Pakistan Prime Minister Nawaz Sharif arrived in parliament on Monday with a great cloud of questions hanging over his head, not least of which were the seven questions that the combined opposition had wanted him to answer.
He left answering few of them except perhaps the most immediate — there will be a parliamentary committee consisting of both government and opposition members who will draw up mutually acceptable terms of reference for a judicial commission to investigate the disclosures in the Panama Papers, and presumably other revelations since.
While it was the third time Sharif has addressed the Panama Papers issue directly — two earlier addresses to the nation clarified little — it was still an uneven performance.
At various points in his speech, the prime minister’s delivery suggested a nervousness at odds with the defiant content. Underwhelming too was the business and financial history that Sharif narrated.
While the sums quoted by him were not insignificant, they certainly appear far from the enormous wealth that the prime minister and his family are widely perceived to have.
The speech and the opposition’s response — a walkout that appeared to agitate the PML-N leadership — suggest though that consensus on the scope and powers of the judicial commission will be difficult to achieve.
Sharif appeared to lay down a marker that all those incriminated in the Panama Papers should be equally and simultaneously investigated. Indeed, from the prime minister’s tone it seemed that he expects some of his rivals to be found guilty of the financial misdeeds that they have accused his family of.
Meanwhile, from opposition leader Khursheed Shah’s brief comments it appeared that the opposition is determined to keep the focus on the prime minister and the first family.
Much may ultimately depend on how those differences are reconciled. For now, the opposition ought to consider that, setting aside all the rhetoric and political posturing, the prime minister has consistently maintained that he is willing to be scrutinized by whatever commission the opposition sees fit. There is, at least, no attempt by Sharif to reject fresh scrutiny.

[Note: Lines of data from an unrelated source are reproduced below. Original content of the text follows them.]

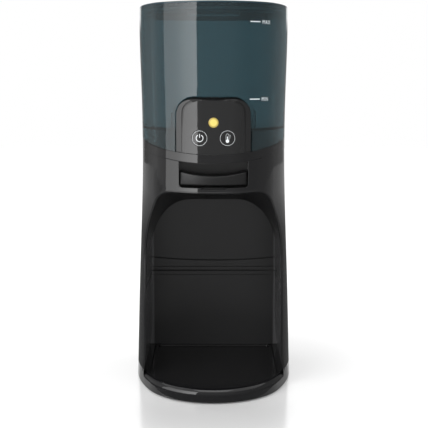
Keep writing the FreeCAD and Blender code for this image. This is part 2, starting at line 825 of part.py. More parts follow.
def make_lever():
    """Push-down lever: a dished paddle in front, a hub on the pin, and a fork under the valve collar."""
    dish_radius = (lever_half_width ** 2 + lever_dish_rise ** 2) / (2 * lever_dish_rise)
    paddle = box(-lever_half_width, lever_half_width, front_y, recess_back_y - 2 * lever_side_gap,
                 lever_bottom, lever_top + lever_dish_rise)
    paddle = paddle.common(form(lever_setback))
    paddle = paddle.cut(rod_y(dish_radius, front_y - past, 0, 0, lever_top + dish_radius))
    paddle = round_edges(paddle, lever_corner,
                         lambda edge: edge.BoundBox.ZLength > 5 and edge.BoundBox.YMax < waist_front_y + 12)
    rise_y = nozzle_y - arm_rise_length
    pad = fork_pad_half_length
    outline = [
        (recess_back_y - 3 * lever_side_gap, arm_low), (pivot_y + lever_hub_radius, arm_low),
        (rise_y, fork_low), (nozzle_y + fork_overrun, fork_low),
        (nozzle_y + fork_overrun, fork_top - fork_drop), (nozzle_y + pad, fork_top - fork_drop),
        (nozzle_y + pad, fork_top), (nozzle_y - pad, fork_top),
        (nozzle_y - pad, fork_top - fork_drop), (rise_y - arm_taper_step, fork_top - fork_drop),
        (pivot_y + lever_hub_radius - arm_taper_step, arm_high),
        (recess_back_y - 3 * lever_side_gap, arm_high),
    ]
    corners = [V(-arm_half_width, y, z) for y, z in outline + outline[:1]]
    arm = Part.Face(Part.makePolygon(corners)).extrude(V(2 * arm_half_width, 0, 0))
    hub = rod_x(lever_hub_radius, -arm_half_width, arm_half_width, pivot_y, pivot_height)
    slot = box(-fork_slot_half_width, fork_slot_half_width, rise_y + fork_slot_start, nozzle_y + fork_overrun + past,
               arm_low, fork_top + past)
    lever = fuse([paddle, arm, hub]).cut(slot)
    return lever.cut(rod_x(lever_pin_radius + running_gap, -arm_half_width - past, arm_half_width + past,
                           pivot_y, pivot_height))


def make_lever_pin():
    half = arm_half_width + lever_side_gap / 2 + ear_thickness + pin_showing
    return rod_x(lever_pin_radius, -half, half, pivot_y, pivot_height)


def make_valve_body():
    """Valve chamber over the nozzle with a raised seat and a side spigot for the hose."""
    low = liner_top + joint_gap
    spigot_end = nozzle_y + valve_radius + spigot_length
    body = fuse([rod_z(valve_radius, low, valve_top, 0, nozzle_y),
                 rod_z(valve_radius + valve_foot_overhang, low, low + valve_foot_height, 0, nozzle_y),
                 rod_y(spigot_radius, nozzle_y, spigot_end, 0, outlet_height)])
    body = body.cut(rod_z(valve_bore, valve_seat, valve_top + past, 0, nozzle_y))
    body = body.cut(rod_z(seat_radius, low - past, valve_seat + past, 0, nozzle_y))
    return body.cut(rod_y(spigot_bore, nozzle_y, spigot_end + past, 0, outlet_height))


def make_valve_cap():
    plug_low = valve_top - valve_cap_height / 2
    cap = fuse([rod_z(valve_radius + valve_cap_overhang, valve_top, valve_top + valve_cap_height, 0, nozzle_y),
                rod_z(valve_bore - joint_gap, plug_low, valve_top + overlap, 0, nozzle_y)])
    bore_top = valve_top + valve_cap_height + past
    return cap.cut(rod_z(stem_radius + running_gap, plug_low - past, bore_top, 0, nozzle_y))


def make_valve_plunger():
    """Stem with a retainer for the seal below and the collar that the fork lifts."""
    return fuse([rod_z(retainer_radius, stem_low, retainer_top, 0, nozzle_y),
                 rod_z(stem_radius, stem_low, collar_low + collar_thickness + stem_end, 0, nozzle_y),
                 rod_z(collar_radius, collar_low, collar_low + collar_thickness, 0, nozzle_y)])


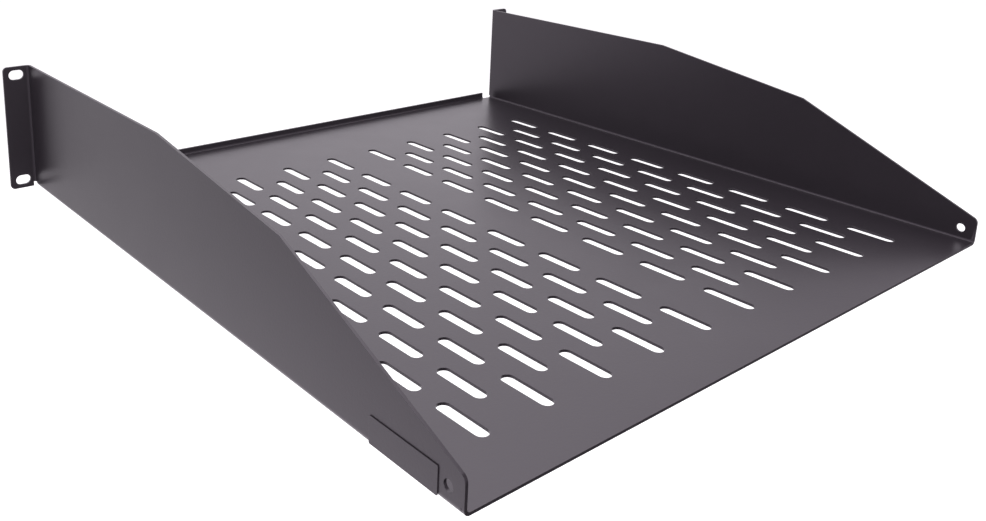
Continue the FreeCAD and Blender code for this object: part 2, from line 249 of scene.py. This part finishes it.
def rounded_line(corners, steps=6):
    """The points of a closed outline whose corners (x, y, radius) are rounded."""
    points = []
    for i, (x, y, radius) in enumerate(corners):
        here = Vector((x, y))
        if not radius:
            points.append(here)
            continue
        back = (Vector(corners[i - 1][:2]) - here).normalized()
        on = (Vector(corners[(i + 1) % len(corners)][:2]) - here).normalized()
        half_angle = back.angle(on) / 2
        middle = here + (back + on).normalized() * (radius / math.sin(half_angle))
        start = here + back * (radius / math.tan(half_angle)) - middle
        sweep = (math.pi - 2 * half_angle) * math.copysign(1, on.cross(back))
        for step in range(steps + 1):
            spoke = Matrix.Rotation(sweep * step / steps, 2) @ start
            points.append(middle + spoke)
    return points


half_outline = [
    (LIP_HALF, FOLD_OUTSIDE - FOLD_INSIDE * QUARTER - (LIP_HEIGHT - FOLD_OUTSIDE), 0),
    (LIP_HALF, RELIEF_DEPTH, 0),
    (blank_up(FOLD_OUTSIDE), RELIEF_DEPTH, 0),
    (blank_up(FOLD_OUTSIDE), blank_ear(RELIEF_SIDE), 0),
    (blank_up(0), blank_ear(RELIEF_SIDE), 0),
    (blank_up(0), blank_ear(panel_half), EAR_CORNER),
    (blank_up(panel_height), blank_ear(panel_half), EAR_CORNER),
    *((blank_up(height), back, 0) for back, height in WALL_BREAKS),
    (blank_up(REAR_HEIGHT), depth, REAR_CORNER),
]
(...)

Where the PML-N is doing a disservice to itself and politics is its attempt to link the Panama issue to conspiracies to hold the country back developmentally.
While Sharif alluded to it in his speech, Finance Minister Ishaq Dar was more direct and insistent in his own speech after the opposition walkout.
That the machinery of the government has ground to a virtual standstill since the Panama Papers first cast a shadow on the prime minister is an indictment of the government, not the opposition or unnamed conspirators.
Consider that the finance minister himself, instead of being immersed in the details of the upcoming budget, is spending a great deal of time acting as the government’s chief political fire-fighter.